“There ought to be a general ransacking of the garrets of this County – of Horton, Cornwallis and Aylesford (townships) – for objects of interests …. old books, manuscripts, letters, seals, household furniture, farming implements, bits of wood from old houses, all should be gathered in.”
On an August evening in 1888, Rev. Arthur Wentworth Hamilton Eaton made this appeal at a meeting in Kentville. Many of the prominent citizens of Kings County had gathered together at the time to organize a Kings County historical society and Eaton was the guest speaker.
This was over two decades before Eaton published his greatest work, the history of Kings County. He apparently had already started collecting historical papers, possibly with a county history in mind, and the intent of his talk that August evening in 1888 may have been to stimulate interest in compiling one.
Eaton said, for example, that “of county histories (in Nova Scotia) we have as yet few and none I believe of the highest value. Of this, certainly one of the most interesting counties in the province (Kings), we have no printed history.”
Eaton then referred to a partial work on Kings County that had already been compiled by one Jonathan Hamilton, which “possess much value” but by the author’s admission “needs careful revision.” The original compilation by Hamilton probably sits in a museum or university vault somewhere in New England but Eaton must have incorporated this early research in his county history.
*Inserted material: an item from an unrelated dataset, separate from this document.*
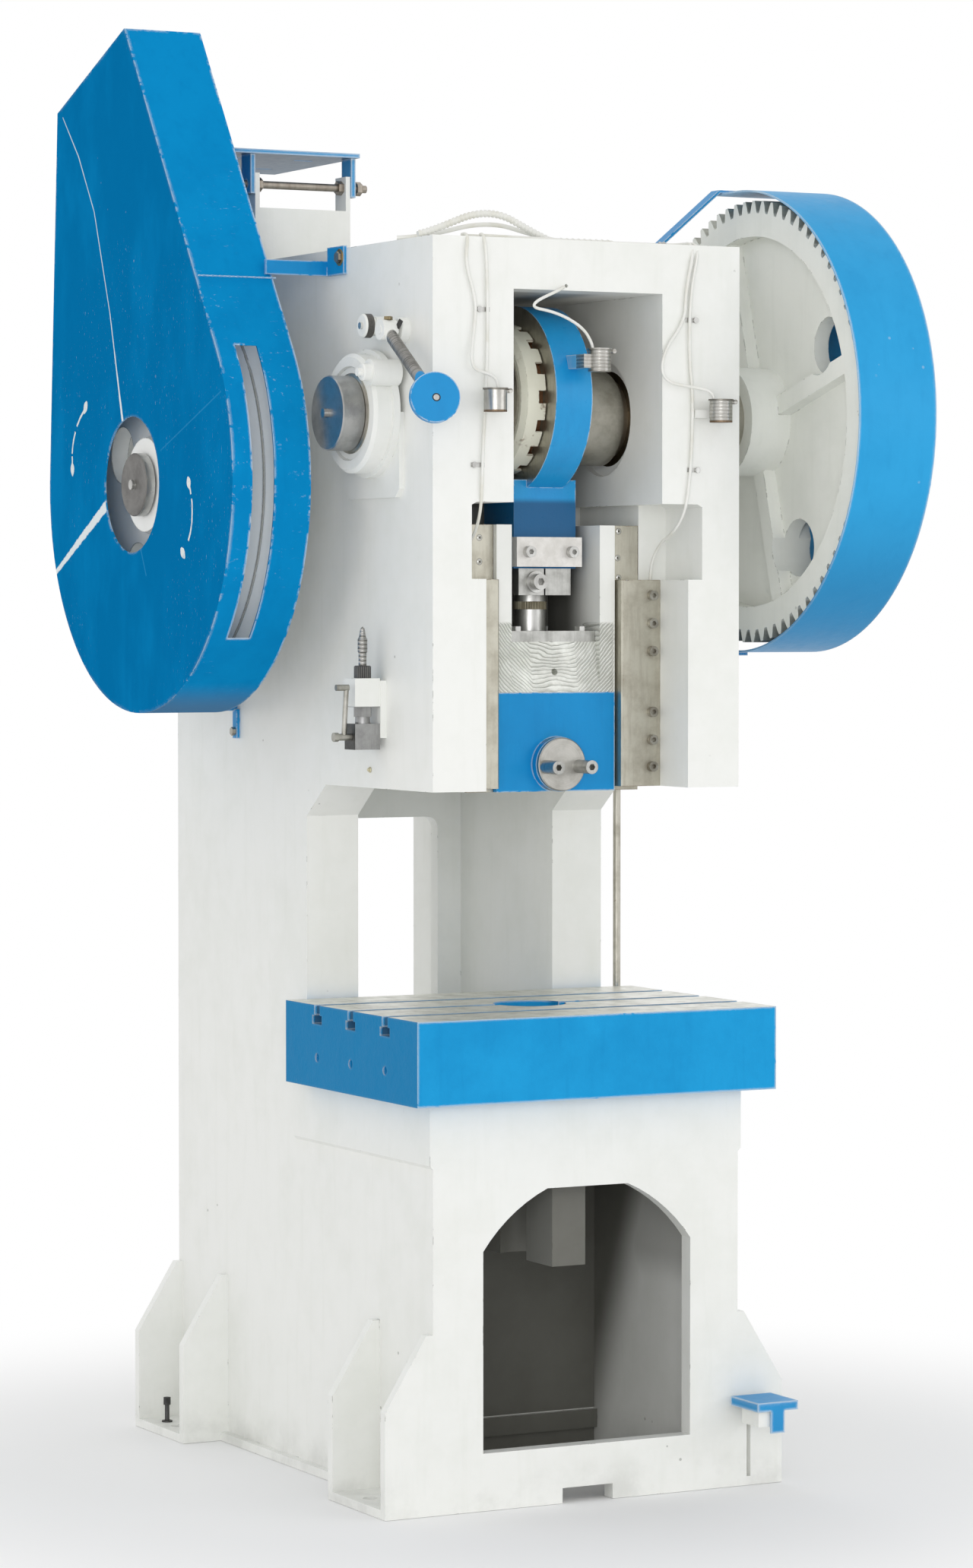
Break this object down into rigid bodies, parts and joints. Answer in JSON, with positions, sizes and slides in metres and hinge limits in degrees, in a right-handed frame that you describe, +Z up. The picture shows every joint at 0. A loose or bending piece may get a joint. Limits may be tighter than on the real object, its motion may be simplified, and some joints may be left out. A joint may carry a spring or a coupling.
{
  "type": "stamping press",
  "caption": "Open-back eccentric stamping press with flywheel, geared crank, slide in gibs, slotted bolster, sheet guards and foot treadle.",
  "frame": {"origin": "on the floor, in the middle of the four anchor holes", "axes": "+X to the press's right seen from the front, +Y to its back, +Z up"},
  "size_m": [1.1533, 1.274, 2.605],
  "materials": {
    "white_paint": "semi-gloss enamel over cast iron and welded plate",
    "blue_paint": "semi-gloss enamel with chipped edges",
    "machined_steel": "machined and worn",
    "polished_steel": "turned bright",
    "dark_steel": "black oxide",
    "bare_iron": "oiled, unpainted",
    "bronze": "dull",
    "white_nylon": "satin"
  },
  "bodies": {
    "frame": {"frame_casting": "white_paint", "bolster_plate": "machined_steel", "gibs": "machined_steel", "gib_screws": "dark_steel", "bearing_flanges": "white_paint", "crank_bushes": "bronze", "drive_bearings": "white_paint", "belt_guard": "blue_paint", "guard_straps": "blue_paint", "guard_bolts": "dark_steel", "gear_guard": "blue_paint", "gear_guard_stays": "blue_paint", "motor_bracket": "white_paint", "hinge_rod": "machined_steel", "hinge_nuts": "machined_steel", "tension_stud": "machined_steel", "lever_bosses": "white_paint", "slotted_collar": "machined_steel", "pump_body": "machined_steel", "pump_bracket": "white_paint", "pump_spindle": "machined_steel", "oil_cups": "machined_steel", "oil_tubes": "white_nylon", "top_hoses": "white_nylon", "tube_clips": "machined_steel", "jack_bolt": "machined_steel", "pedal_bracket": "white_paint", "rod_guides": "white_paint"},
    "crank": {"crankshaft": "polished_steel", "stroke_ring": "bare_iron", "drive_gear": "white_paint", "crank_end_disc": "polished_steel", "gear_end_plate": "white_paint"},
    "rod": {"connecting_rod": "blue_paint", "rod_clamp_plate": "machined_steel", "lock_block": "machined_steel", "rod_bolts": "dark_steel", "oil_cup_rod": "machined_steel"},
    "screw": {"ball_screw": "polished_steel", "ratchet_ring": "machined_steel"},
    "slide": {"slide_casting": "white_paint", "wear_strips": "machined_steel", "ball_cap_plate": "machined_steel", "cap_bolts": "dark_steel", "clamp_block": "blue_paint", "clamp_disc": "machined_steel", "clamp_studs": "machined_steel"},
    "drive": {"drive_shaft": "machined_steel", "pinion": "bare_iron", "flywheel": "white_paint", "flywheel_end_disc": "machined_steel"},
    "tilt": {"motor_plate": "blue_paint", "tension_nuts": "machined_steel"},
    "trip": {"trip_lever": "machined_steel", "palm_disc": "blue_paint"},
    "pump": {"pump_handle": "machined_steel"},
    "treadle": {"foot_pedal": "white_paint", "step_plate": "blue_paint"},
    "pull": {"pull_rod": "machined_steel"}
  },
  "joints": [
    {"name": "crank_spin", "type": "hinge", "parent": "frame", "child": "crank", "pos_m": [0, -0.32, 1.897], "axis": [1, 0, 0], "continuous": true},
    {"name": "conrod_swing", "type": "hinge", "parent": "crank", "child": "rod", "pos_m": [0, -0.32, 1.927], "axis": [1, 0, 0], "continuous": true},
    {"name": "screw_turn", "type": "hinge", "parent": "rod", "child": "screw", "pos_m": [0, -0.32, 1.56], "axis": [0, 0, 1], "range_deg": [-180, 180]},
    {"name": "drive_spin", "type": "hinge", "parent": "frame", "child": "drive", "pos_m": [0, 0.14602, 1.782], "axis": [1, 0, 0], "continuous": true},
    {"name": "slide_travel", "type": "slide", "parent": "frame", "child": "slide", "axis": [0, 0, 1], "range_m": [-0.06, 0]},
    {"name": "motor_tilt", "type": "hinge", "parent": "frame", "child": "tilt", "pos_m": [-0.24, 0.132, 2.331], "axis": [1, 0, 0], "range_deg": [-1.4, 1.1]},
    {"name": "trip_swing", "type": "hinge", "parent": "frame", "child": "trip", "pos_m": [-0.338, -0.431, 2.037], "axis": [1, 0, 0], "range_deg": [-12, 17]},
    {"name": "pump_swing", "type": "hinge", "parent": "frame", "child": "pump", "pos_m": [-0.377, -0.339, 1.335], "axis": [1, 0, 0], "range_deg": [-20, 25]},
    {"name": "treadle_press", "type": "hinge", "parent": "frame", "child": "treadle", "pos_m": [0.3265, 0.104, 0.13], "axis": [1, 0, 0], "range_deg": [0, 6.8], "stiffness_Nm_per_rad": 80, "springref_deg": -17.19},
    {"name": "pull_rod_travel", "type": "slide", "parent": "frame", "child": "pull", "axis": [0, 0, 1], "range_m": [-0.0155, 0.0001]}
  ],
  "couplings": [
    {"joint": "conrod_swing", "follows": "crank_spin", "ratio": -1},
    {"joint": "drive_spin", "follows": "crank_spin", "ratio": -4.3333},
    {"joint": "pull_rod_travel", "follows": "treadle_press", "m_per_rad": -0.128}
  ]
}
Eaton then refers to his efforts to collect county history: “My own work this summer in gathering facts and through the courtesy of the editors of our local newspapers, presenting them to the public, and so preserving them for future reference, has been the outcome of a profoundly felt interest in the county where I was born and reared.”
Readers must admit this is an interesting insight. Due to a “profoundly felt interest” Eaton was diligently working on compiling a history of Kings County and urging others to take an interest in such a work. As we can see, Eaton worked on this compilation for over two decades before the history was published. But when he spoke before that gathering in Kentville in 1888 he had collected “only a few of the facts that are available for the future histories of the county.”
Actually, when he spoke in Kentville in 1888 about organizing a historical society and preserving county records, Eaton had already been working on genealogical records for at least a decade. “During the past 10 years I have given a great deal of time,” he said, “to genealogical records.” Much of what he had compiled up to that time undoubtedly found its way into his county history.
I’ve taken this report on Eaton’s talk from a newspaper account, The Western Chronicle. The heading on the account read: “Address at the Organization of the Kings County Historical Society in Kentville.” This implies that a historical society was formed. If it was, and I assume it was, I’ve never seen mention of it anywhere in Kings County records. Perhaps it was a short lived organization.